President Donald Trump signs an executive order as Vice President Mike Pence looks on at the White House in Washington, DC on January 20, 2017: Jim Watson/Getty
President Donald Trump signs an executive order as Vice President Mike Pence looks on at the White House in Washington, DC on January 20, 2017: Jim Watson/Getty

Donald Trump is expected to sign an executive order later on Monday that signals his intention to renegotiate the terms of Nafta, a free trade agreement between the US, Mexico and Canada.

The controversial free trade deal has been criticised for allowing companies to move jobs abroad, but its supporters say it provides millions of jobs in the US.

The President made it his first executive action on Monday to sign an order withdrawing the US from the Trans-Pacific Partnership (TPP), a deal among 11 Pacific Rim countries that had yet to be ratified by Congress.

He had described the TPP as "a potential disaster for our country". In its place, he said he would "negotiate fair bilateral trade deals that bring jobs and industry back".

On Sunday, Mr Trump revealed that he had set up meetings with Canadian Prime Minister Justin Trudeau and Mexican President Enrique Pena Nieto.

"We're going to start some negotiations having to do with Nafta," he said of his meeting with Mr Pena Nieto. Mr Trump said he will also discuss immigration and security at the border with Mexico. He has previously promised to build a wall along the length of the southern border and that Mexico will pay for it.

His chief of staff, Reince Priebus, said on "Fox News Sunday" the President would spend his first full week in office undoing some of former President Barack Obama's agenda, including signing executive orders on immigration and trade.

Mr Trump has pledged to scrap trade deals such as the pending Asia-Pacific agreement, as well as overturning Mr Obama's executive order deferring deportations for 700,000 people who were brought into the country illegally as minors.

The Nafta deal allows multinational companies to produce everything from planes to household gadgets using labour from multiple countries.
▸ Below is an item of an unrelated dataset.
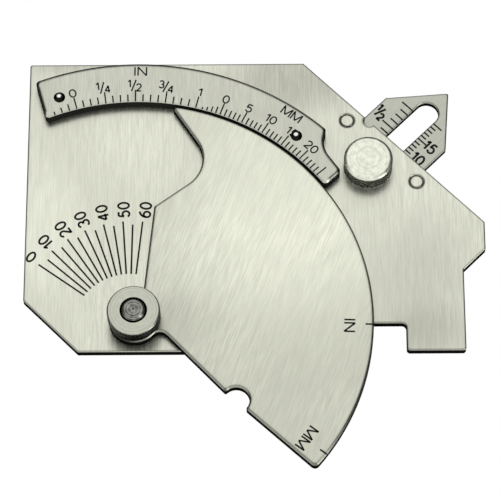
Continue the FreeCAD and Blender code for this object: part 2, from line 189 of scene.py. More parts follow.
# Brushing: straight fine lines, broad streaks and slow clouds
BRUSH_LINE = (4.0, 0.24)    # length and width of a fine line
STREAK = (2.6, 4.5)         # how much longer and wider a streak is
CLOUDS_PER_MM = 0.045
FINE_SHARE = 0.7            # of the fine lines in the grain, beside the streaks
CLOUD_SHARE = 0.5           # of the duller tone where a cloud is densest
CLOUD_TONE = 0.88
MOST_NOISE = (0.3, 0.7)     # where most of the brushing's noise lies
BRUSH_DULLING = 0.06        # added roughness on the brighter lines
BRUSH_BUMP = 0.12

# Turning: rings that drift a little, and scuffs over them
DRIFTS_PER_MM = 0.25
DRIFT = 0.7                 # in rings
SCUFFS_PER_MM = 0.8
MOST_RINGS = (0.37, 0.63)   # where most of the turning's noise lies
RING_DULLING = 0.1
RELIEF = 0.02               # depth of rings and of brush lines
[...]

It was drafted by previous Republican administrations including President George H W Bush and signed through by President Bill Clinton in 1994.

During the TV debates ahead of the 2016 election, Mr Trump called Nafta "the worst trade deal maybe ever signed anywhere, but certainly ever signed in this country".

Even supporters of keeping Nafta admit that it is in need of an upgrade. They would have it include elements of the TPP - somewhat ironically - such as rules covering digital trade and the movement of electronic business data.

But few would go so far, as Mr Trump has, as suggesting the deal should be scrapped altogether. The National Association of Manufacturers calls the deal "a boost to US competitiveness".

And in an interview with Fox News last year, the president of the US Chamber of Commerce, Tom Donohue, said: “You want to get rid of Nafta? Nafta is 14 million jobs in the United States.”